The farther from Spanos medling we get the better. I hope JH2 has the B…. to stay true.
Another added benefit to the WR group is that these younger ( and unproven ) players are a lot cheaper that buying one. Sure hope they work out.

Erick V
Erick V(@evolz3737)
Member
Reply to  Icebolt
11 months ago

 Icebolt Not sure Lil’ Johnny isn’t still an influential voice in the room by the way Harbaugh and Hortiz were sucking his ass after day 2 of the draft.

TDU_Alister
TDU_Alister(@alisterlloyd)
11 months ago

Great work, Ryan. Keep it up!
I might have been a little higher on the WR Reset if a marquee free agent had been signed (eg, Davante).
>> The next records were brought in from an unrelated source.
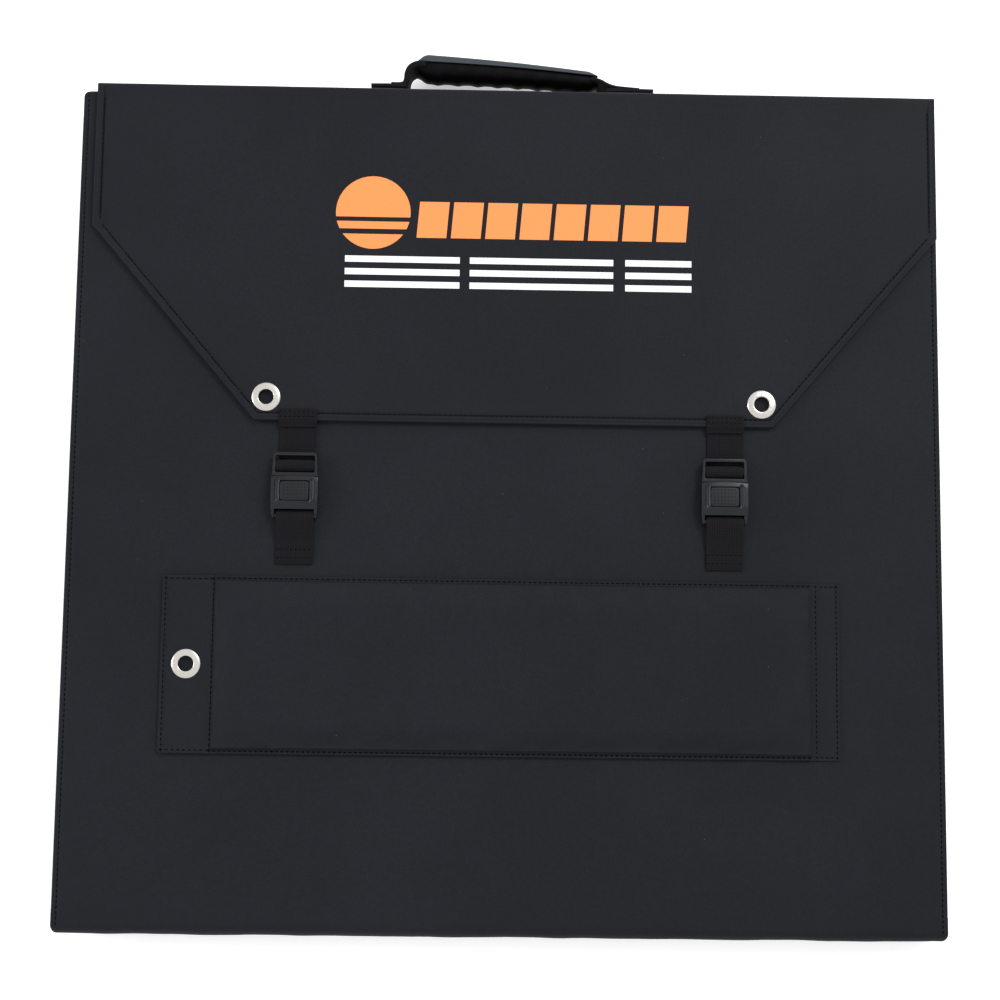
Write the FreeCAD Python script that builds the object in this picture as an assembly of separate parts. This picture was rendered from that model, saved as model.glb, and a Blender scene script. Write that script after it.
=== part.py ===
# Folding solar blanket, closed and lying on its back cover, in millimetres.
# +Z leaves the front cover, +Y points to the carrying handle and +X to the front's right side.
# The origin is the centre of the back cover's outer face. Panel 1 is the front cover, panel 6 the back cover.
import FreeCAD, Part
import math
import os

os.makedirs("parts", exist_ok=True)

# Panels, folded in a zigzag
panel_count = 6
panel_w = 565.0
panel_h = 533.0            # the stiff part, between its two soft folds
panel_t = 6.0
panel_gap = 0.6            # air between two folded panels
corner_r = 4.0
border = 10.0              # fabric border round a solar sheet
skin_t = 1.0               # fabric behind the stiffening board
board_t = 3.0
sheet_t = 1.4              # laminated solar sheet
fit_gap = 0.3              # round everything that lies in a pocket
cell_side = 125.0
cell_gap = 2.0
cell_margin = 3.0
cell_rise = 0.2

# Soft folds between panels
fold_cloth_t = 0.8
edge_gap = 0.5             # from a panel's end to the fold's axis

# Spine and closing flap
spine_gap = 0.6            # from the folds' outermost line to the spine
spine_seam_gap = 0.4       # from the first and last panel's top edge to the spine
spine_board_t = 1.0
spine_cloth_t = 0.8
spine_lift = 0.6           # the spine's lower edge above the ground
flap_w = 555.0
flap_shift = 4.5           # flap and spine sit this far right of the middle
flap_drop = 222.0          # from the flap's hinge line to its lower edge
flap_side = 94.0           # straight part of each side
flap_tip_w = 337.0         # the lower edge, between its cut-off corners
flap_air = 1.0             # under the flap
flap_lining_t = 0.6
flap_stiffener_t = 1.0
flap_cloth_t = 0.8
flap_hem = 8.0
flap_edge_gap = 0.3

# Eyelets
eyelet_bore_r = 4.9
eyelet_wall = 0.8
eyelet_flange_r = 9.3
eyelet_flange_t = 0.9
eyelet_washer_t = 0.7
eyelet_gap = 0.2
flap_eyelet_inset = 7.5    # from the end of the flap's lower edge
flap_eyelet_rise = 15.3    # above the flap's lower edge

# Support leg
leg_w = 434.5
leg_h = 113.5
leg_x = -2.0
leg_strap_gap = 8.3        # from the straps' sewn ends to the leg's upper edge
leg_tab_w = 31.0
leg_strip_w = 19.0
leg_t = 5.3
leg_tab_t = 1.6
leg_cloth_t = 1.1
leg_seam_w = 4.0
leg_lift = 0.3
leg_strip_t = 1.2
leg_hinge_gap = 0.5
leg_eyelet_inset = 16.5

# Straps and buckles
strap_shift = 2.2          # the straps' middle, right of the panels' middle
strap_spacing = 277.0
strap_w = 25.0
strap_t = 1.4
strap_lift = 0.4
strap_gap = 0.3
upper_strap_bare = 21.7    # from the flap's lower edge to the male frame
male_side = 1.9
male_h = 15.0
male_t = 5.5
ladder_bar = 3.0
ladder_slot = 3.4
female_h = 21.2
female_t = 9.0
female_wall = 1.6
female_side = 4.1
socket_floor_gap = 0.4
horn_len = 5.8
horn_t = 2.2
bar_r = 1.6
button_w = 18.5
button_h = 12.8
button_t = 2.7
button_travel = 2.0
button_proud = 0.3         # below the body's upper face
button_gap = 0.25
button_inset = 3.4
tongue_w = 5.0
tongue_t = 1.8
tongue_len = 15.0
tongue_pitch = 13.0
spring_t = 0.4
spring_w = 6.0
anchor_len = 13.0
lower_strap_bare = 28.7    # from the horns' ends to the sewn end's far edge
tab_len = 7.0
doubled_len = 5.0          # webbing folded double below the flap's edge

# Carrying handle
patch_w_left = 23.4
patch_w_right = 30.8
patch_x_left = -81.6
patch_x_right = 80.0
patch_t = 1.4
grip_len = 117.0
grip_reach_left = 18.8     # grip's centre line from the spine's outer face
grip_reach_right = 13.0
grip_depth_left = 16.0
grip_depth_right = 10.0
grip_high = 22.0
grip_cover_t = 1.4
grip_band_low = 2.0        # the cover's lower edge, outward of the grip's centre line
handle_strap_t = 1.6
handle_foot_gap = 0.3

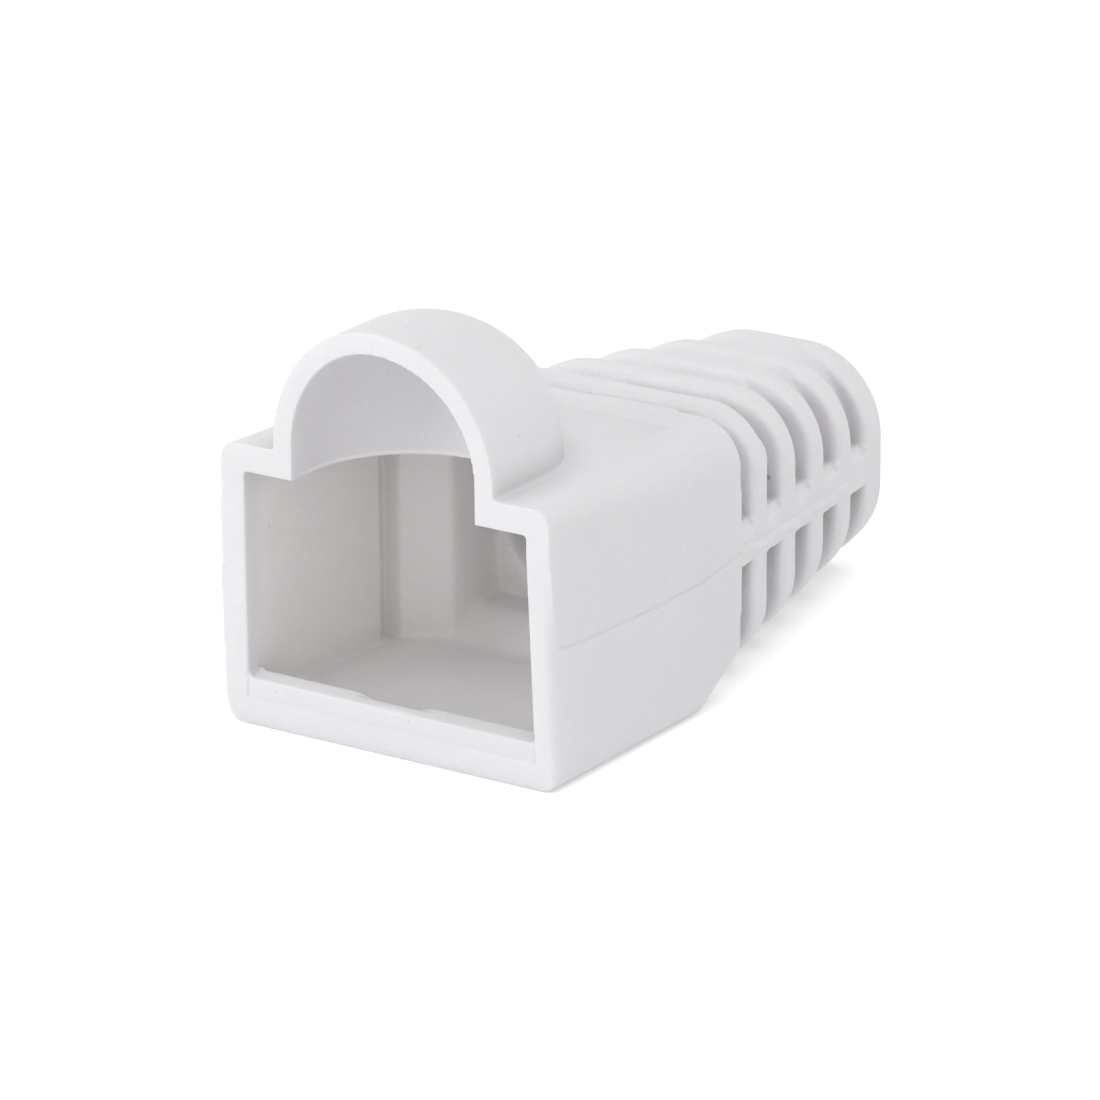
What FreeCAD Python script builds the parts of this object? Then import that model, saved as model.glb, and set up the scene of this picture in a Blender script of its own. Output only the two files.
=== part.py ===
import FreeCAD, Part
import math
import os

# Strain relief boot for an 8P8C plug: one soft moulding, millimetres.
# X runs across the plug, Y along the cable (mouth at Y = 0, cable leaves to +Y), Z is up.
# The origin is on the underside, in the middle of the mouth's lower edge.

Vector = FreeCAD.Vector

# ---- what goes in the boot ----
plugWidth = 11.7            # plug body, across
plugHeight = 8.2            # plug body, without its latch
plugFit = 0.05              # play each side of the plug at the mouth
cableRadius = 3.0           # jacket of the largest cable

# ---- box around the plug ----
mouthWall = 0.95            # side wall at the mouth, at its top
topWall = 0.98
floorWall = 0.80
boxLength = 11.7            # mouth to the box's rear edge
topFall = 0.12              # how far the top drops from mouth to rear
partingAboveMiddle = 0.12   # the mould halves meet this far above mid-height
partingSwell = 0.12         # the side is this much wider there than at the top
underTuck = 0.03            # and this much narrower at the underside
rearFlare = 0.05            # the rear is this much wider each side
frontTopRadius = 0.60
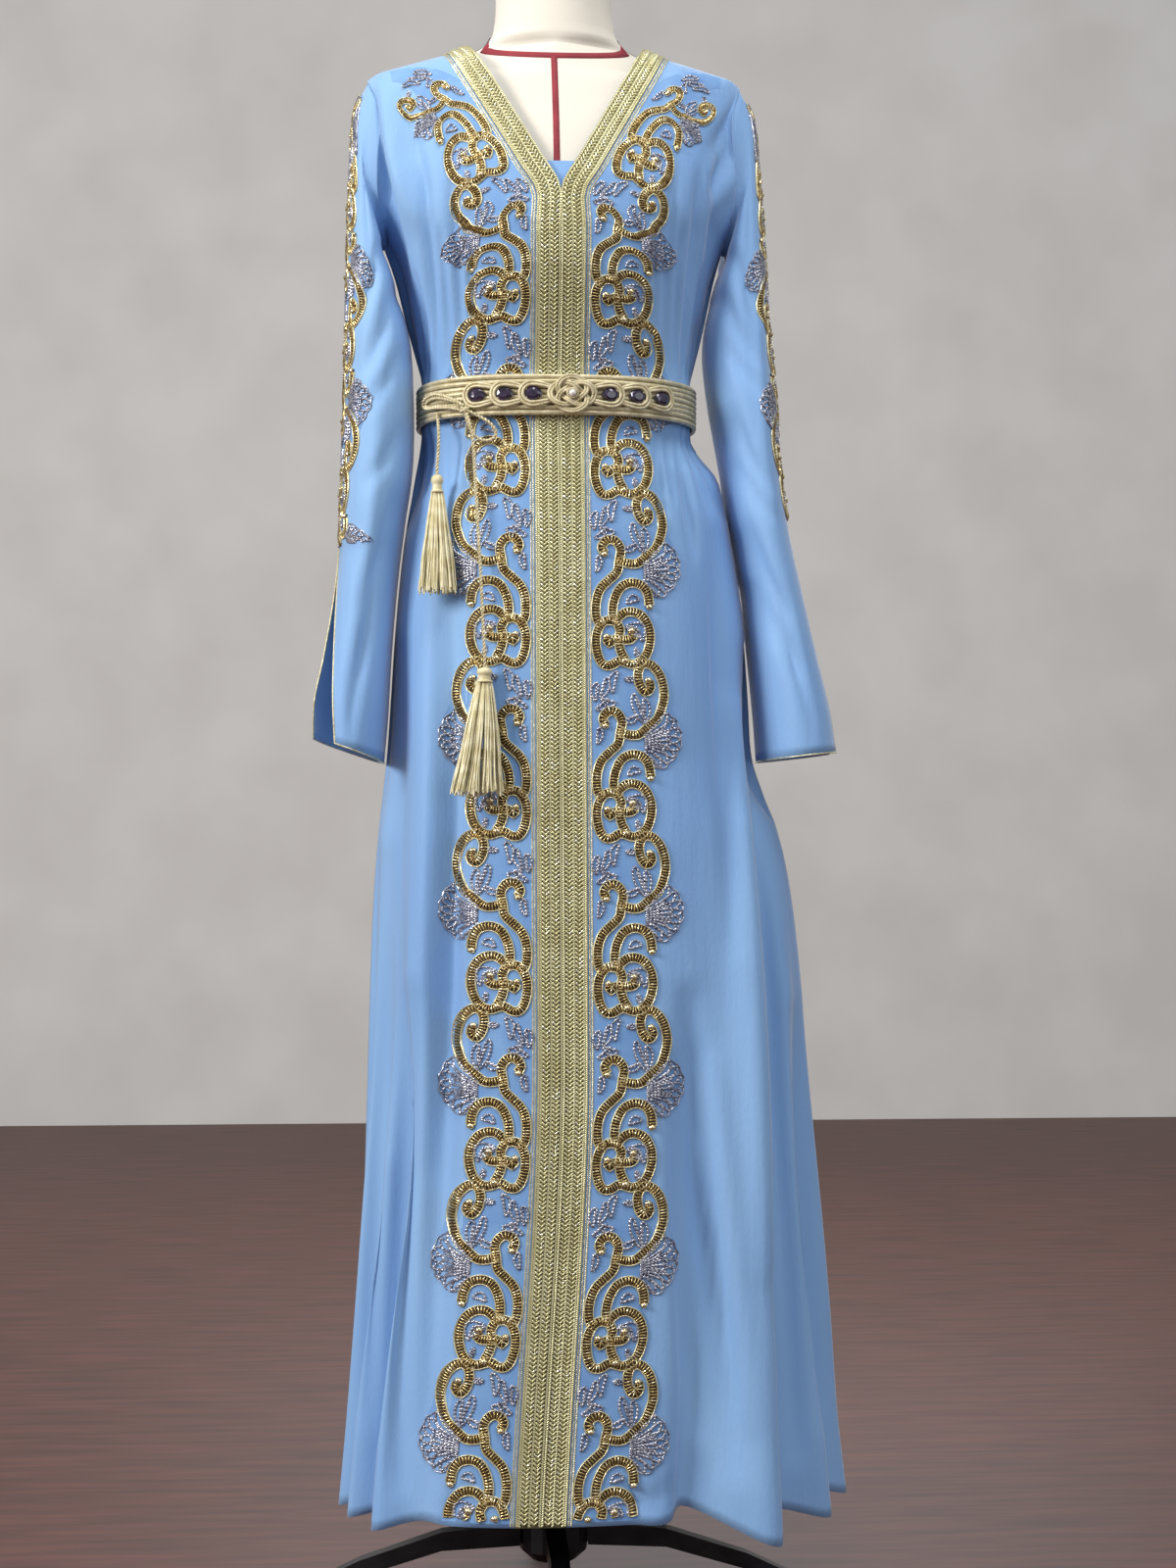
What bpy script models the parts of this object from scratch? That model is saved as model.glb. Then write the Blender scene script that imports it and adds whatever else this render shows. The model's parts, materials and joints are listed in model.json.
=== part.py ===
"""A long open-front abaya with a corded belt, standing on a limbless dress form.

Metres, +Z up. The origin is on the floor under the form's pole. The front faces -Y.
Run with: blender --background --python part.py
"""
import math

import bmesh
import bpy
import numpy as np
from mathutils import Vector
from mathutils.bvhtree import BVHTree

for old_object in list(bpy.data.objects):
    bpy.data.objects.remove(old_object, do_unlink=True)

# Driving dimensions
WALL = 0.0016
SEAM_GAP = 0.0003
LAY_GAP = 0.0005
BEAD_GAP = 0.0029
SLEEVE_BEAD_GAP = 0.0022
TRIM_WIDTH = 0.0235
TRIM_THICKNESS = 0.0014
HEM_HEIGHT = 0.118
NECKLINE_BOTTOM = 1.364
NECK_POINT_X = 0.0865
NECK_POINT_Z = 1.520
SHOULDER_TIP_X = 0.181
SHOULDER_TIP_Z = 1.4904
BACK_NECK_Z = 1.503
UNDERARM_Z = 1.330
BELT_Z = 1.172
BELT_HEIGHT = 0.039
BELT_THICKNESS = 0.0045
BELT_CORDS = 6
MOTIF_PITCH = 0.162
ROLL_WIDTH = 0.0085
ROLL_HEIGHT = 0.0020
CORD_DIAMETER = 0.0036
SECTION_POWER = 2.25
STAND_REACH = 0.279
POLE_RADIUS = 0.017
HUB_TOP = 0.105
HUB_RADIUS = 0.033
FORM_SIDES = 20
TURNED_SIDES = 16
BELT_SIDES = 26
BELT_SIDE_CLEARANCE = 0.0013
BELT_FRONT_CLEARANCE = 0.0060
BOW_DIAMETER = 0.0045
STONE_RADIUS = 0.0059
PEARL_RADIUS = 0.0036
LOOP_SIZE = (0.0256, 0.024)
KNOT_SIZE = (0.044, 0.032)
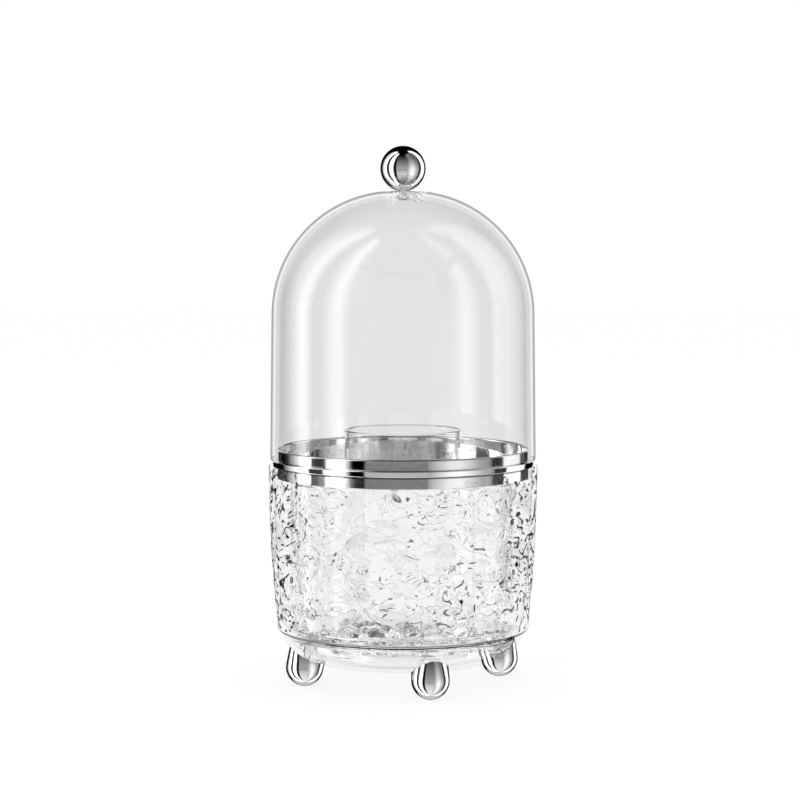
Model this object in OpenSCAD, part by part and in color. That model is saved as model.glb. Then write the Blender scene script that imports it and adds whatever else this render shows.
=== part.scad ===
// Round cosmetic organizer: a clear domed lid over a clear textured cup with a
// five-way divider, turning on a ball race in a clear dish that stands on four
// plated feet. Millimetres, +Z up, origin on the ground under the centre.

/* [Feet] */
// Radius of a foot's barrel and of its ball end
foot_r = 8.8; // [8:0.1:9.2]
// Distance from the centre line to the centre of a foot's ball end
foot_circle_r = 46.5; // [45:0.1:47.5]
// Lean of a foot, with its lower end outwards
foot_splay = 12; // [9:1:14]
// Radius of the flat that a foot rests on
foot_flat_r = 1.9; // [1.5:0.1:2.5]

/* [Dish] */
// Height of the dish's underside above the ground
dish_low_z = 11.1; // [10.8:0.1:11.5]
// Height of the dish's lip
dish_lip_z = 23.6; // [23.2:0.1:23.7]
// Radius of the dish's flat middle
dish_flat_r = 40; // [39:0.5:40.5]
// Radius of the dish's rounded side
dish_side_r = 16; // [15.5:0.1:16.5]
// Wall of the dish
dish_wall = 2.2; // [2:0.1:2.4]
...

But looking at the position group now, I can see the vision and the potential.
You’ve also understood the brief when writing opinion pieces. Keep including speculative but fun ideas (ie, the Spanoses being responsible for Rice’s signing) and you’ll become an engagement king in no-time 🤣  

Tau837
Tau837(@tau837)
11 months ago

I like these articles but I find your method of identifying outgoing players a bit odd. Intuitively, outgoing players are outgoing this offseason after having ended last season with the Chargers in some capacity, whether active roster, practice squad, IR, or whatever. In this case, Cornelius Johnson was waived at the beginning of last season, signed with Green Bay in September, and spent the season on their practice squad, so intuitively I wouldn’t think of him as outgoing.
Anyway, obviously this is trivial. Enjoying the articles.